Records for this exercise »
[Begin]
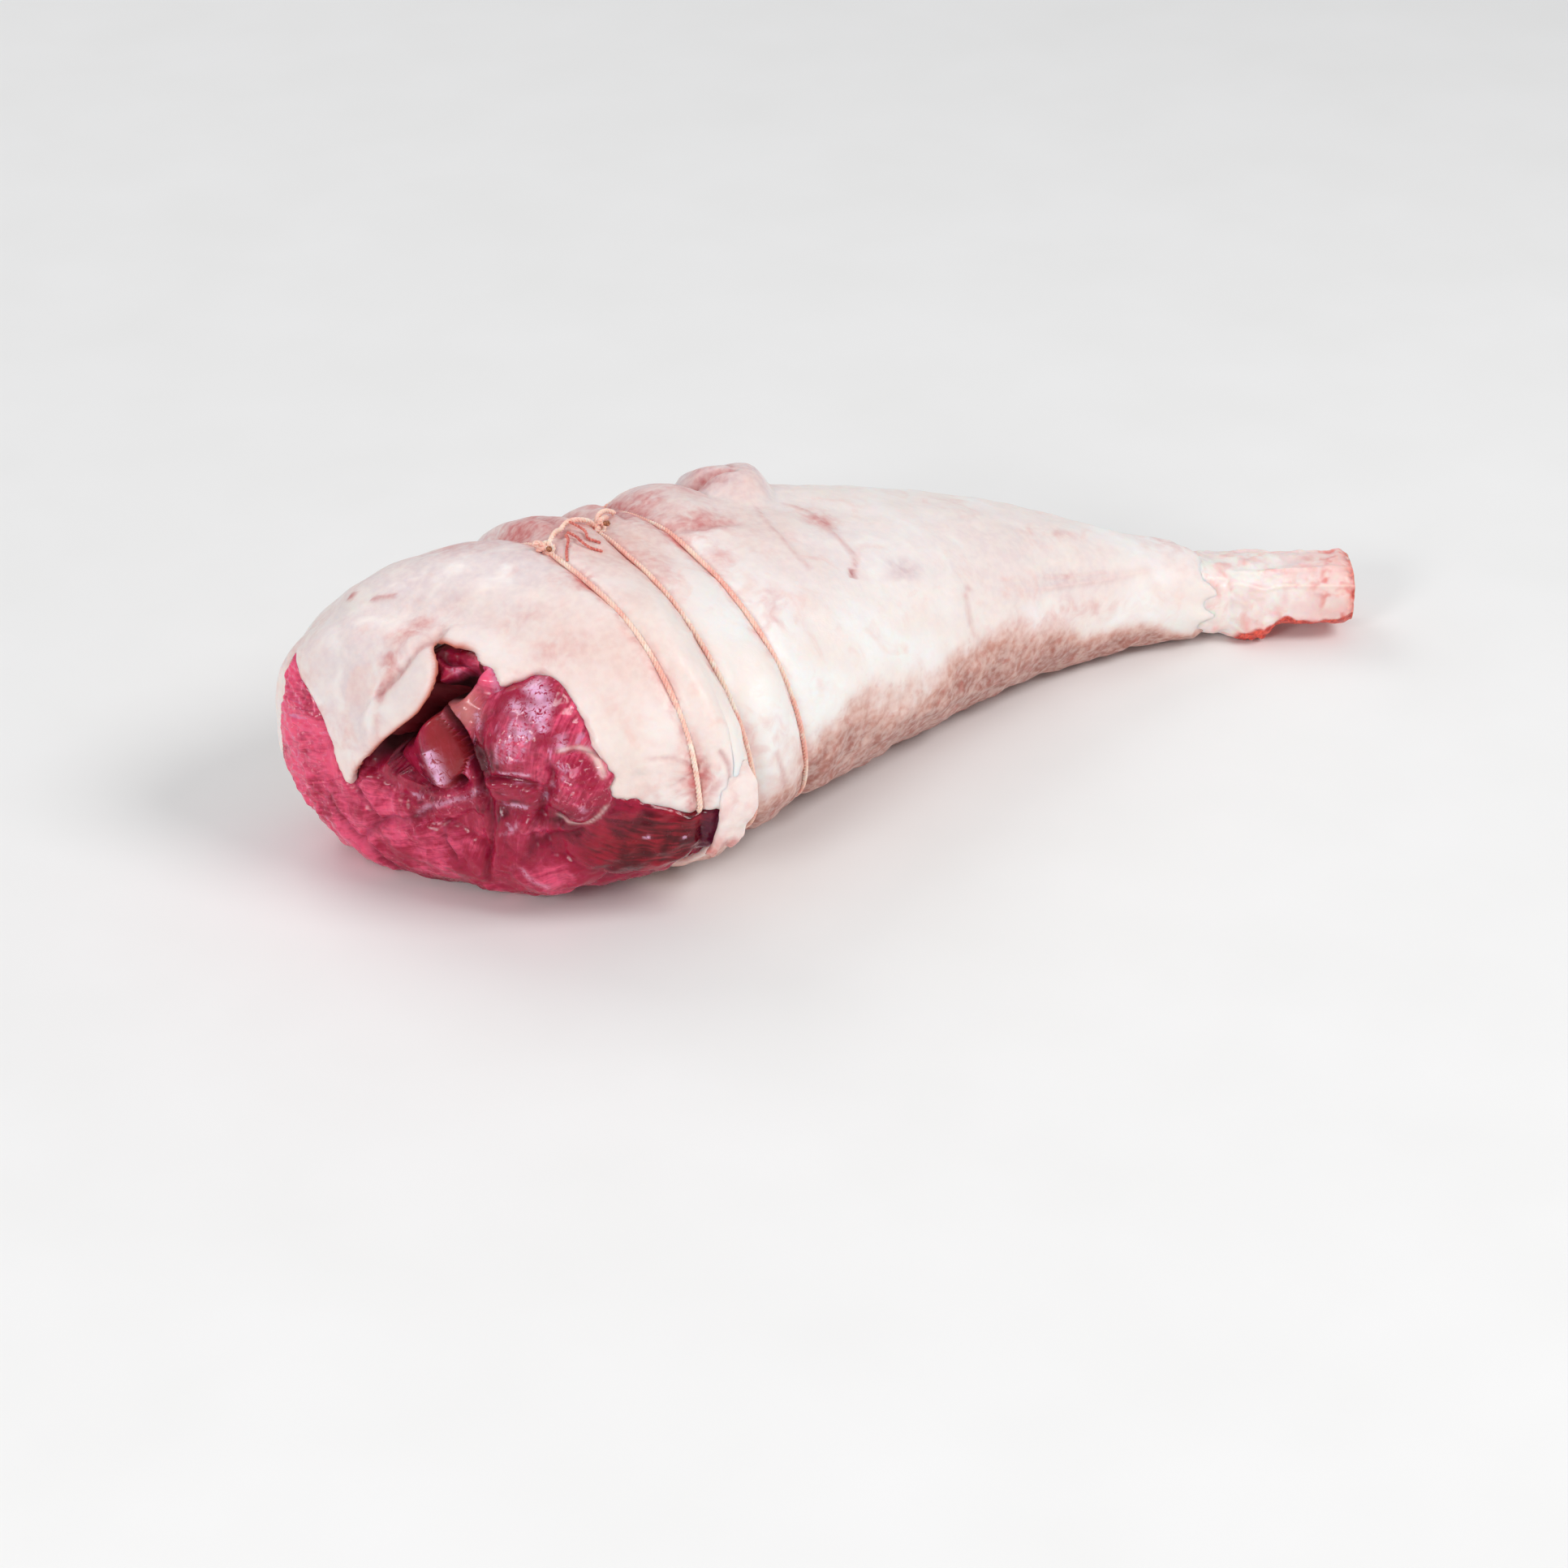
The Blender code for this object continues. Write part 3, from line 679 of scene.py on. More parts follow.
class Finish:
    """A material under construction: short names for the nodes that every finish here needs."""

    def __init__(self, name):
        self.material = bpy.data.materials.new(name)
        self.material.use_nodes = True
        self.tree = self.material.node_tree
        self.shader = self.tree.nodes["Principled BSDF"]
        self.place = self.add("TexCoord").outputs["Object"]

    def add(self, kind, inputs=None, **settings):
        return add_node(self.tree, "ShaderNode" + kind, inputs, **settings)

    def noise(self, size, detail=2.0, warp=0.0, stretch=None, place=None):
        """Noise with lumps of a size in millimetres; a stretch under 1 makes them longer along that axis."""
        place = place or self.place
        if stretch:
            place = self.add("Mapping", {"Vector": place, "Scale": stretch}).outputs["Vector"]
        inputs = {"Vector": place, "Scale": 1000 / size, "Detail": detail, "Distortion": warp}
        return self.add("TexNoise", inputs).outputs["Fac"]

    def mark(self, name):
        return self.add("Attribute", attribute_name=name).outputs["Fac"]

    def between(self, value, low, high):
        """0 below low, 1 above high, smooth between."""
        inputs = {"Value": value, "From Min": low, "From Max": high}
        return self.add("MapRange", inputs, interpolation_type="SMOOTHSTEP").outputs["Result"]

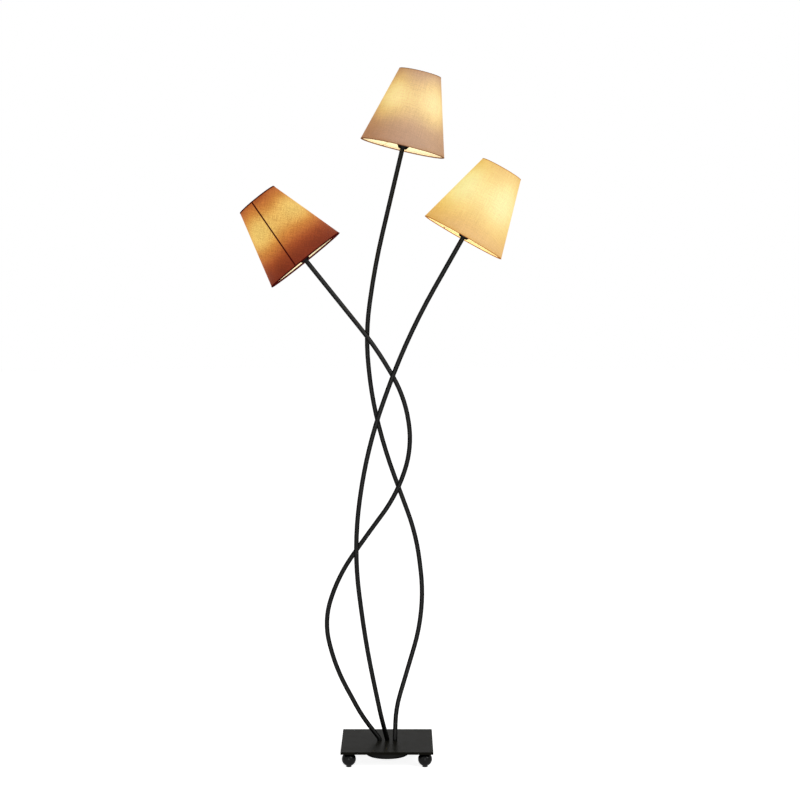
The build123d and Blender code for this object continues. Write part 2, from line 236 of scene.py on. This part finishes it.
[End]
Copy all the lines, exactly.

Written answer »
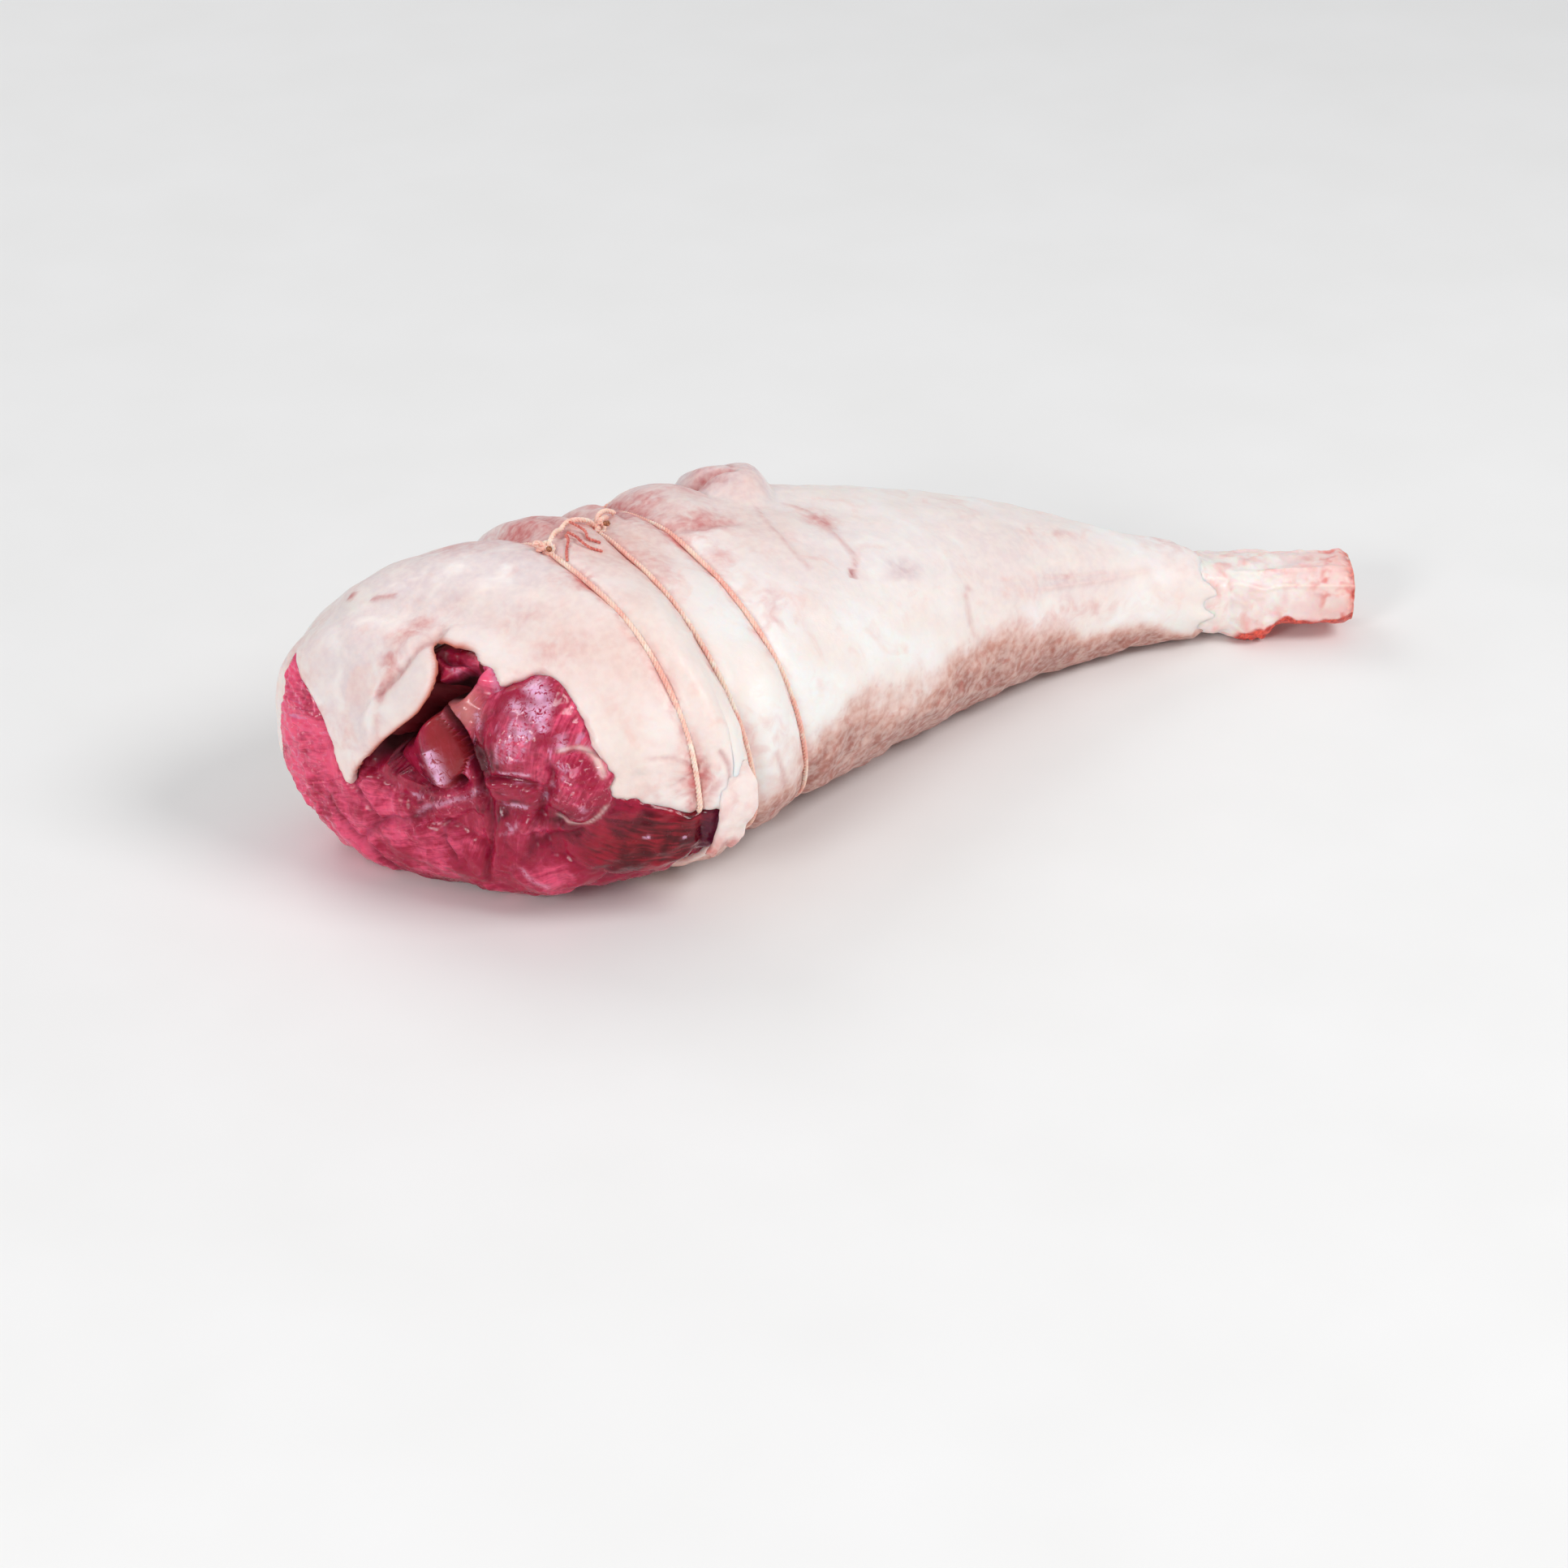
The Blender code for this object continues. Write part 3, from line 679 of scene.py on. More parts follow.
class Finish:
    """A material under construction: short names for the nodes that every finish here needs."""

    def __init__(self, name):
        self.material = bpy.data.materials.new(name)
        self.material.use_nodes = True
        self.tree = self.material.node_tree
        self.shader = self.tree.nodes["Principled BSDF"]
        self.place = self.add("TexCoord").outputs["Object"]

    def add(self, kind, inputs=None, **settings):
        return add_node(self.tree, "ShaderNode" + kind, inputs, **settings)

    def noise(self, size, detail=2.0, warp=0.0, stretch=None, place=None):
        """Noise with lumps of a size in millimetres; a stretch under 1 makes them longer along that axis."""
        place = place or self.place
        if stretch:
            place = self.add("Mapping", {"Vector": place, "Scale": stretch}).outputs["Vector"]
        inputs = {"Vector": place, "Scale": 1000 / size, "Detail": detail, "Distortion": warp}
        return self.add("TexNoise", inputs).outputs["Fac"]

    def mark(self, name):
        return self.add("Attribute", attribute_name=name).outputs["Fac"]

    def between(self, value, low, high):
        """0 below low, 1 above high, smooth between."""
        inputs = {"Value": value, "From Min": low, "From Max": high}
        return self.add("MapRange", inputs, interpolation_type="SMOOTHSTEP").outputs["Result"]

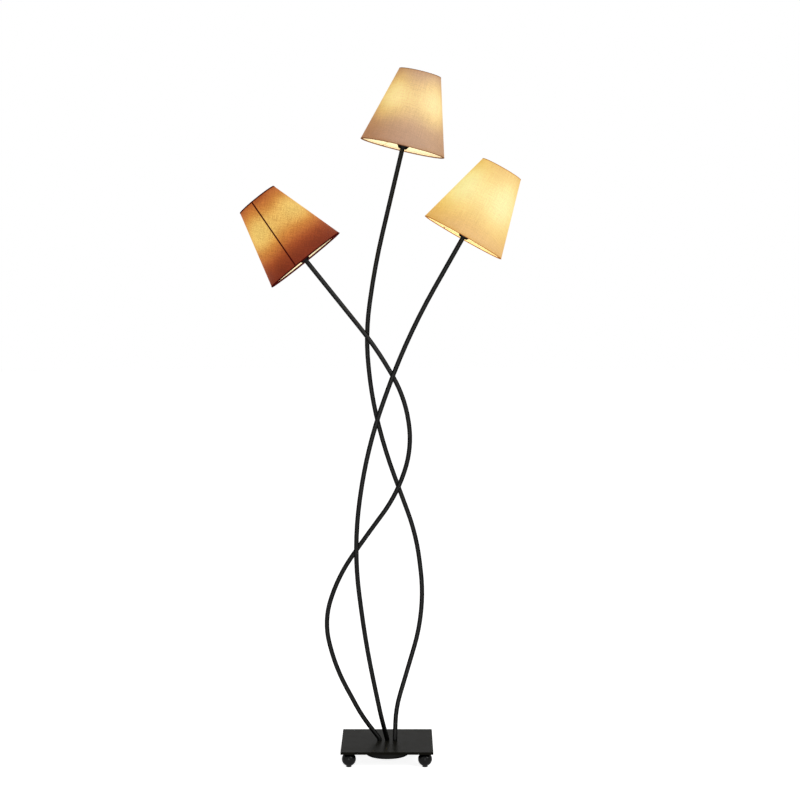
The build123d and Blender code for this object continues. Write part 2, from line 236 of scene.py on. This part finishes it.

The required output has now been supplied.